Il merito non è solo una benemerita forma di selezione fondata sul principio costituzionale di premiare i capaci e i meritevoli; ma è anche storicamente una benemerita forma di promozione sociale per chi non ha altri sostegni che il proprio talento, la propria diligenza di studioso. Ricordo ancora da ragazzo che al liceo il preside raccontava di provenire da una famiglia contadina: aiutava suo padre in campagna prima di andare a scuola. Grazie alla scuola, ai sacrifici e al riconoscimento dei meriti e delle capacità potè andare avanti con gli studi, laurearsi e insegnare. E non era il solo. La meritocrazia è stata per anni il miglior ascensore sociale e l’unica possibilità di compensare chi partiva da posizioni protette e avvantaggiate…

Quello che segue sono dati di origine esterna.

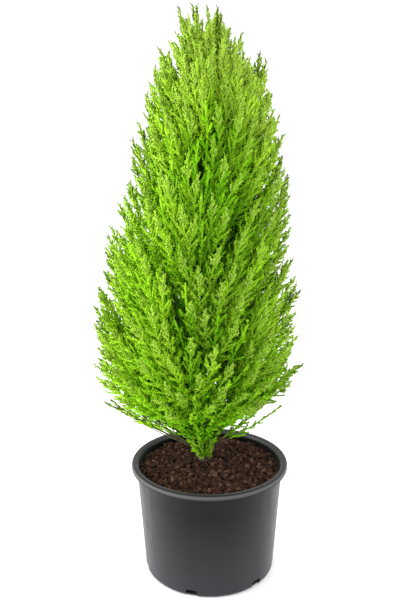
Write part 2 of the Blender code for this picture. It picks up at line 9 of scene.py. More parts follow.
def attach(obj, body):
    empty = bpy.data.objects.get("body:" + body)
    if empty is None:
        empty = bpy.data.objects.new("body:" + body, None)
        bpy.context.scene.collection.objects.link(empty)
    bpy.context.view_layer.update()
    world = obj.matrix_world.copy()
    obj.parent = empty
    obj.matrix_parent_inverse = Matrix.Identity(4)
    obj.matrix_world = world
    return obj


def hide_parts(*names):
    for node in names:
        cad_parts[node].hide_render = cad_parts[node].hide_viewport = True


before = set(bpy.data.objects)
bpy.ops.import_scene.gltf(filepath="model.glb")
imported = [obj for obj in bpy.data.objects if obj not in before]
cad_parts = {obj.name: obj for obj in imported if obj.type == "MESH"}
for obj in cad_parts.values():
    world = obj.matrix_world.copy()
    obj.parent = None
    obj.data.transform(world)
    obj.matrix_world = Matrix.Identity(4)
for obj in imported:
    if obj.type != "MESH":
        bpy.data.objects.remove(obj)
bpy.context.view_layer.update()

# Crown rule, the same as the source's. Metres, with the pot's axis on Z.
TRUNK_LINE = np.array((
    # height, x, y of the trunk's centre line
    (0.155, -0.007, 0.016),
    (0.260, -0.018, 0.012),
    (0.360, -0.021, 0.006),
    (0.470, -0.015, 0.002),
    (0.580, -0.001, 0.000),
    (0.640, 0.003, 0.000),
    (0.690, 0.001, 0.000),
    (0.760, -0.006, 0.000),
    (0.800, -0.014, 0.000),
))
LIMB_STATIONS = np.array((
    # height on the trunk, reach from its centre line, rise, curve: over 1 turns up, under 1 levels off
    (0.168, 0.145, 0.122, 0.70),
    (0.180, 0.148, 0.138, 0.85),
    (0.200, 0.149, 0.150, 1.05),
    (0.225, 0.147, 0.158, 1.25),
    (0.260, 0.140, 0.172, 1.35),
    (0.320, 0.128, 0.180, 1.35),
    (0.385, 0.112, 0.182, 1.35),
    (0.455, 0.101, 0.178, 1.35),
    (0.520, 0.087, 0.168, 1.35),
    (0.575, 0.070, 0.155, 1.35),
    (0.625, 0.040, 0.135, 1.35),
    (0.675, 0.024, 0.110, 1.35),
))
BOUGHS = 22
HIGHEST_BOUGH = 0.575
BOUGH_PHASE = math.radians(-142.5)
GOLDEN_ANGLE = math.pi * (3 - math.sqrt(5))
TRUNK_TOP = 0.660
TRUNK_FOOT = 0.1588
TRUNK_RADIUS = 0.0064
TRUNK_TIP_RADIUS = 0.0016
FLARE = 0.0042
FLARE_HEIGHT = 0.016
CLOSER_ABOVE = 0.50
CLOSER = 1.7
AREA_STEPS = 400
LIMB_SEARCH = (0.05, 0.90)
HALVINGS = 40

# Tips of the upright shoots that make the top, of sprays that stand out and of those from the foot
LEADERS = (
    (-0.0225, 0.004, 0.7975),
    (-0.0165, 0.006, 0.7970),
    (-0.0195, 0.000, 0.7880),
    (-0.0400, -0.004, 0.7930),
    (-0.0385, 0.000, 0.7830),
    (-0.0030, -0.010, 0.7930),
    (-0.0020, -0.008, 0.7840),
    (0.0110, 0.006, 0.7945),
    (0.0080, 0.002, 0.7890),
    (0.0150, 0.002, 0.7860),
    (0.0120, -0.002, 0.7800),
    (-0.0310, 0.022, 0.7820),
    (-0.0030, 0.024, 0.7780),
    (-0.0180, -0.026, 0.7800),
)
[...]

Naturalmente dire merito non significa adottare un solo criterio: ci sono da considerare anche i bisogni, c’è quella che i socialisti craxiani negli anni ottanta chiamavano la dialettica tra meriti e bisogni, che costituiva un passo avanti oltre il socialismo egualitario delle origini. Ma confondere i due piani o sostituire il merito con il bisogno è un’ingiustizia che genera danni sociali e anche personali.

Sinceratevi semmai di due cose. Che il merito non sia solo una parola messa come intestazione a un ministero e poi non abbia corso concreto né verifica sul campo. Ovvero preoccupatevi che non sia pura retorica del tipo “chiacchiere e distintivi”. E poi, se volete obiettare qualcosa a quel riferimento, fate notare semmai il contrario: è troppo riduttivo e inefficace parlare di merito solo nell’ambito della pubblica istruzione. Il merito dovrebbe essere esteso in ogni campo, dovrebbe diventare criterio generale di promozione sociale e di riconoscimento delle capacità a ogni livello, in ogni ambito sociale, professionale e anche politico, dove il merito lascia da sempre molto a desiderare. E dove anche la selezione della classe politica, dei parlamentari, dei ministri, degli amministratori, non segue quasi mai criteri di merito ma di mera affiliazione, di familismo politico, di vassallaggio feudale verso il capo, di cooptazione per pura logica di interessi o di utilità che nulla hanno a che vedere con la qualità e l’eccellenza. Onore al merito, ma non solo a scuola.